First, the likelihood of a speedy trial factor weighs slightly in favor of Signode. Two statistics are relevant when analyzing the likelihood of a speedy trial: (1) the median number of months from filing to disposition, and (2) the median number of months from filing to trial. See, e.g., Tingstol v. Co. v. Rainbow Sales, Inc., 18 F. Supp. 2d 930, 934 (N.D. Ill. 1998) (citing the Administrative Office of the United States Courts, Federal Court Management Statistics); Vandeveld, 877 F. Supp. at 1169 (same). According to the 2009 Federal Court Management Statistics, the median number of months from filing to disposition of a civil case in the Northern District of Illinois is 6.2 months, whereas the District of Arizona disposes of civil actions in a median 8.1 months. U.S. District Court-Judicial Caseload Profile, http://www.uscourts.gov/cgi-bin/cmsd2009.pl (last visited Mar. 22, 2010).*fn1 The median number of months between filing a civil action and going to trial in the Northern District of Illinois is 27.8 months, whereas the filing-to-trial time for a civil action in the District of Arizona is 29 months. Id. Two months is not a significant difference, but nevertheless weighs in Signode's favor.

This Court can competently apply Arizona contract law and both Illinois and Arizona have an interest in enforcing this contract.
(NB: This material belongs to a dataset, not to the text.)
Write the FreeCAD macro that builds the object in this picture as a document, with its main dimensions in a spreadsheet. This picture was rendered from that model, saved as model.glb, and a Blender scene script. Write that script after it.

Sigma Tech points out that there is pending litigation in Arizona state court that arises from the same contract, involves the same parties, proof, and witnesses. While "related litigation should be transferred to a forum where consolidation is feasible," Coffey, 796 F.2d at 221, the related Arizona case is currently pending in state court, not the District of Arizona. Sigma Tech has not met its burden of proving that the interests of the parties and witnesses or the interests of justice weigh clearly in favor of transfer. Sigma Tech's Motion to Transfer is denied.

CONCLUSION AND ORDER

For the reasons stated, Sigma Tech's Motion to Dismiss or to Transfer is denied.